En esta ocasión, tras
las cámaras está Wim Wenders, que opta por el universo de Edward Hopper para
retratar las andanzas de Tom Ripley junto al incauto fabricante de marcos para
cuadros, Jonathan. De alguna manera, Wenders fusiona el fondo con la forma para
darnos, una vez más, la impresión de que hay algo agradable en el mundo
mientras que, al mismo tiempo, huele a muerto. Dennis Hopper interpreta a Tom
Ripley y da con un personaje que resulta, de algún modo, rechazable. Y no me
arriesgo demasiado si digo que consigue una de las mejores interpretaciones de
su carrera. El desventurado pececillo que se adentra en el proceloso mar de la
baja delincuencia es Bruno Ganz, que hace que parezca fácil el deseo de morir
en libertad. Mientras tanto, Europa es un escenario que, a cada momento, parece
estrecharse en pos de estos dos hombres que mezclan la sangre con la amistad
con cierta soltura. Para ello, Wenders no duda en convencer a una serie de amigos
directores para que interpreten papeles secundarios, destacando por encima de
todos ellos Nicholas Ray y Samuel Fuller. Eso sí, todos esos directores
interpretan el papel de malvados. Por algo será.

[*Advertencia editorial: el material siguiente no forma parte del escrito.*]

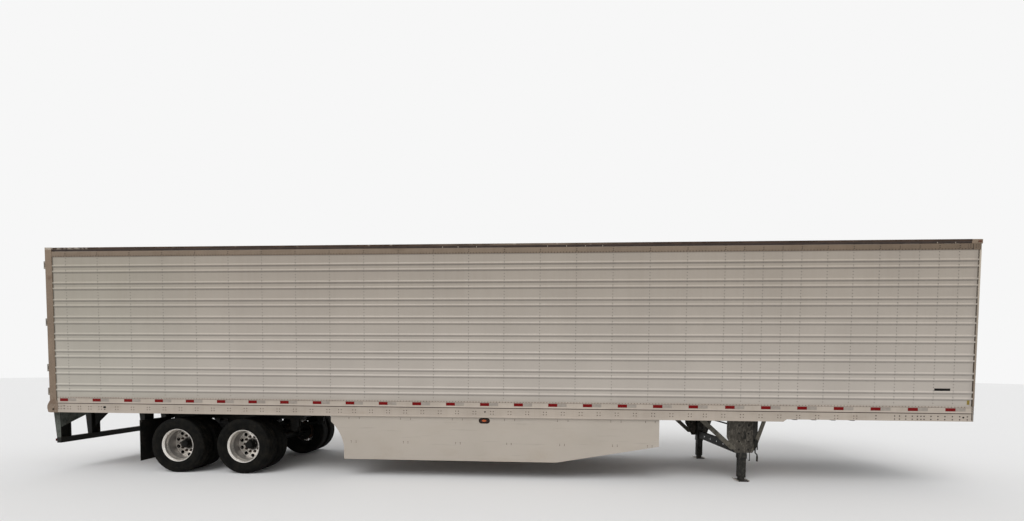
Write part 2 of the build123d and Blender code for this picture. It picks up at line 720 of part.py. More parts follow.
with BuildPart() as leaf_springs:
    for word, side in SIDES:
        for name, x in AXLES:
            ends = (x - SPRING_HALF, x + SPRING_HALF)
            with BuildSketch(Plane.XZ.offset(SPRING_WIDTH / 2 - side * RAIL_Y)) as leaf:
                with BuildLine():
                    low = ThreePointArc(
                        (ends[0], SPRING_END_Z), (x, SPRING_MIDDLE_Z), (ends[1], SPRING_END_Z)
                    )
                    high = ThreePointArc(
                        (ends[0], SPRING_END_Z + SPRING_THICK / 2),
                        (x, SPRING_MIDDLE_Z + SPRING_THICK),
                        (ends[1], SPRING_END_Z + SPRING_THICK / 2),
                    )
                    Line(low @ 0, high @ 0)
                    Line(low @ 1, high @ 1)
                make_face()
            extrude(leaf.sketch, amount=-SPRING_WIDTH)
save(leaf_springs, "leaf_springs")

for name, x in AXLES:
    with BuildPart() as axle:
        rod((x, -766, AXLE_Z), (x, 766, AXLE_Z), AXLE_R)
        for word, side in SIDES:
            rod((x, side * 766, AXLE_Z), (x, side * 790, AXLE_Z), BRAKE_R)
            rod((x, side * 790, AXLE_Z), (x, side * 1100, AXLE_Z), SPINDLE_R)
            middle = side * RAIL_Y
            half = SPRING_WIDTH / 2
            seat = (x - SEAT_LENGTH / 2, x + SEAT_LENGTH / 2)
            block(seat, (middle - half, middle + half), (AXLE_Z, SPRING_MIDDLE_Z))
            y = side * CHAMBER_Y
            z = AXLE_Z + CHAMBER_RISE
            rod((x + CHAMBER_REAR, y, z), (x + CHAMBER_FRONT, y, z), CHAMBER_R)
            half = CHAMBER_BRACKET / 2
            block((x - CHAMBER_SEAT, x + CHAMBER_SEAT), (y - half, y + half), (AXLE_Z, z))
    save(axle, f"axle_{name}")

with BuildPart() as air_tanks:
    for x in TANKS_X:
        rod((x, -TANK_HALF, TANK_Z), (x, TANK_HALF, TANK_Z), TANK_R)
save(air_tanks, "air_tanks")

for name, x in AXLES:
    for word, side in SIDES:
        with BuildPart() as tyres:
            for offset in (-DUAL_OFFSET, DUAL_OFFSET):
                ring = [(r, DUAL_Y + offset + a) for r, a in TYRE_OUTLINE]
                ring += [(r, DUAL_Y + offset - a) for r, a in reversed(TYRE_OUTLINE)]
                turned(ring, x, side)
        save(tyres, f"tyres_{name}_{word}")

        with BuildPart() as wheel:
            outer = [(r, DUAL_Y + DUAL_OFFSET + a) for r, a in RIM_OUTLINE]
            inner = [(r, DUAL_Y - DUAL_OFFSET - a) for r, a in RIM_OUTLINE]
            for section in (outer, inner, HUB_OUTLINE):
                turned(section, x, side)
            hole_plane = Plane(origin=(x, side * (DUAL_Y - DISC_THICK), AXLE_Z), z_dir=(0, side, 0))
            with BuildSketch(hole_plane) as holes:
                with PolarLocations(HAND_HOLE_CIRCLE, HAND_HOLES):
                    Circle(HAND_HOLE_R)
            extrude(holes.sketch, amount=2 * DISC_THICK, mode=Mode.SUBTRACT)
        save(wheel, f"wheels_{name}_{word}")

with BuildPart() as mud_flaps:
    for word, side in SIDES:
        block(
            (FLAP_X, FLAP_X + FLAP_THICK),
            (side * FLAP_OUT, side * (FLAP_OUT - FLAP_WIDTH)),
            (FLAP_LOW, FLAP_HIGH),
        )
save(mud_flaps, "mud_flaps")

with BuildPart() as flap_hangers:
    for word, side in SIDES:
        reach = RAIL_Y + BOGIE_RAIL[2] / 2
        block((FLAP_X, FLAP_X + 40), (side * reach, side * FLAP_OUT), (FLAP_HIGH, FLAP_BAR_HIGH))
        for middle, width in FLAP_UPRIGHTS:
            span = (side * (middle - width / 2), side * (middle + width / 2))
            block((FLAP_X, FLAP_X + FLAP_PLATE), span, (FLAP_BAR_HIGH, CROSSMEMBER_LOW))
            block((FLAP_X - 130, FLAP_X), span, (CROSSMEMBER_LOW - FLAP_PLATE, CROSSMEMBER_LOW))
save(flap_hangers, "flap_hangers")

with BuildPart() as side_lamps:
    for word, side in SIDES:
        with BuildSketch(Plane.XZ.offset(-side * (SKIRT_FACE - SKIRT_THICK))) as lens:
            with Locations((LAMP_X, LAMP_Z)):
                SlotOverall(LAMP_LENGTH, LAMP_HEIGHT)
        extrude(lens.sketch, amount=-side * (LAMP_DEPTH + SKIRT_THICK))
save(side_lamps, "side_lamps")

with BuildPart() as rear_lamps:
    half = TOP_LAMP_WIDTH / 2
    for y in TOP_LAMPS_Y:
        lens_top = TOP_LAMP_Z + TOP_LAMP_HEIGHT
        block((REAR_X - LENS_DEPTH, REAR_X), (y - half, y + half), (TOP_LAMP_Z, lens_top))
    for word, side in SIDES:
        for y in STOP_LAMPS_Y:
            front, back = (REAR_X, side * y, STOP_LAMP_Z), (REAR_X - LENS_DEPTH, side * y, STOP_LAMP_Z)
            rod(front, back, STOP_LAMP_R)
save(rear_lamps, "rear_lamps")

with BuildPart() as door_fixings:
    for word, side in SIDES:
        for z in HINGES_Z:
            for step in (-1, 1):
                base = z + step * (STRAP_HEIGHT / 2 + LUG_SPACE)
                top = base + step * LUG_HEIGHT
                rod((PIN_X, side * PIN_Y, base), (PIN_X, side * PIN_Y, top), KNUCKLE_R)
                lug = (side * (PIN_Y - 6), side * (PIN_Y + KNUCKLE_R))
                block((PIN_X, REAR_X + POST_RECESS), lug, (base, top))
            low = z - STRAP_HEIGHT / 2 - LUG_SPACE
            high = z + STRAP_HEIGHT / 2 + LUG_SPACE
            rod((PIN_X, side * PIN_Y, low), (PIN_X, side * PIN_Y, high), PIN_R)
        for y in RODS_Y:
            for z_low, z_high in ((ROD_LOW - 30, ROD_LOW + 46), (ROD_HIGH - 46, ROD_HIGH + 30)):
                block((REAR_X - KEEPER_BASE, REAR_X), (side * (y - 60), side * (y + 60)), (z_low, z_high))
save(door_fixings, "door_fixings")

for word, side in SIDES:
    with BuildPart() as door:
        block(
            (REAR_X, REAR_X + DOOR_THICK),
            (side * DOOR_MEET, side * (POST_INSIDE - DOOR_GAP)),
            (FLOOR_TOP + DOOR_GAP, HEADER_LOW - DOOR_GAP),
        )
    save(door, f"door_{word}")

    with BuildPart() as door_hinges:
        for z in HINGES_Z:
            half = STRAP_HEIGHT / 2
            strap = (side * STRAP_END_Y, side * (PIN_Y - 6))
            block((REAR_X - STRAP_THICK, REAR_X), strap, (z - half, z + half))
            rod((PIN_X, side * PIN_Y, z - half), (PIN_X, side * PIN_Y, z + half), KNUCKLE_R)
            block((PIN_X, REAR_X), (side * (PIN_Y - 8), side * (PIN_Y - 2)), (z - half, z + half))
            rod(
                (PIN_X, side * PIN_Y, z - half), (PIN_X, side * PIN_Y, z + half),
                PIN_R + PIN_CLEARANCE, Mode.SUBTRACT,
            )
    save(door_hinges, f"door_hinges_{word}")

    with BuildPart() as lock_rods:
        for y in RODS_Y:
            middle = side * y
            x = REAR_X - ROD_STAND_OFF
            rod((x, middle, ROD_LOW), (x, middle, ROD_HIGH), ROD_R)
            wide, high, deep = CAM_SIZE
            cam = (middle - wide / 2, middle + wide / 2)
            for z in (ROD_LOW, ROD_HIGH - high):
                block((x - deep / 2, x + deep / 2 - CAM_SET), cam, (z, z + high))
            wide, high, deep = GUIDE_SIZE
            for z in GUIDES_Z:
                guide = (middle - wide / 2, middle + wide / 2)
                block((REAR_X - deep, REAR_X), guide, (z - high / 2, z + high / 2))
            far = middle - side * HANDLE_LENGTH * (1 if y > 600 else -1)
            grip = HANDLE_HEIGHT / 2
            block((x - HANDLE_DEPTH, x + CAM_SET), (middle, far), (HANDLE_Z - grip, HANDLE_Z + grip))
    save(lock_rods, f"lock_rods_{word}")

with BuildPart() as service_couplings:
    nose = FRONT_X - NOSE_SET_BACK
    face = nose + RIB_RISE + COUPLING_PLATE
    block((nose + RIB_RISE, face), (-260, 260), (SOCKET_Z - 90, SOCKET_Z + 90))
    rod((face, 0, SOCKET_Z), (FRONT_X + REACH, 0, SOCKET_Z), SOCKET_R)
    for y in GLADHANDS_Y:
        rod((face, y, SOCKET_Z), (FRONT_X + REACH - 8, y, SOCKET_Z), GLADHAND_R)
save(service_couplings, "service_couplings")
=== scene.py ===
"""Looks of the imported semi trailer: its finishes, rivets, tape, wheels and small pieces.

Metres. X runs forward, Y to the left, Z up, as in the frame. Radii and heights of beads, rails and
tyres repeat those of the solids, which the frame's boxes don't give.
"""

import math
import random
from functools import cache, partialmethod

import bmesh
import bpy
from bpy.props import FloatProperty, FloatVectorProperty, IntProperty, PointerProperty
from mathutils import Matrix, Vector


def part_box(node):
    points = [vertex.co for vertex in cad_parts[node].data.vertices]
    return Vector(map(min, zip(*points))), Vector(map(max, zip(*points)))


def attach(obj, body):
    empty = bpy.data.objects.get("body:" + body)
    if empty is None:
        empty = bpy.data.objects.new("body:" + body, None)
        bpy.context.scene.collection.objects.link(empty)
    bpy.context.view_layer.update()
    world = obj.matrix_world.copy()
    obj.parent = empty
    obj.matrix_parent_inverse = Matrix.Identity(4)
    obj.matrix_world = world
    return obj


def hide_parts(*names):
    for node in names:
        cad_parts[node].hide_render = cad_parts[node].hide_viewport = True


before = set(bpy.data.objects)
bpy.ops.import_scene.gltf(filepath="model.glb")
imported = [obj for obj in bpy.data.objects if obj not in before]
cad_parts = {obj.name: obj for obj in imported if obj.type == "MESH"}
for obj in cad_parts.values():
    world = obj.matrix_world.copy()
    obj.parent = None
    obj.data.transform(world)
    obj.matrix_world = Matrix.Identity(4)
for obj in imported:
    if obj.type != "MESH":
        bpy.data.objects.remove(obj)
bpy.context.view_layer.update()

bl_info = {
    "name": "Dry van trailer looks",
    "version": (1, 0, 0),
    "blender": (4, 5, 0),
    "location": "View3D > Sidebar > Trailer",
    "description": "Finishes, fasteners, tape and wheels for the packed trailer frame",
    "category": "Object",
}

SIDES = (("right", -1), ("left", 1))
AXLES = (("front", -4.4016), ("rear", -5.6464))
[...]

Así que no se fíen de aquel que viene con buenas palabras y estupenda disposición. Seguro que, al final de la palabrería, hay una petición. Deslizada como si nada, como si fuera parte de la última oración cuando, en realidad, es la razón de toda la charla. Hay que tener cuidado con las conclusiones. A menudo, son más decepcionantes que todo el resto del relato. Cojan el coche y huyan. De otro modo, la sombra de un personaje como Tom Ripley les perseguirá para siempre.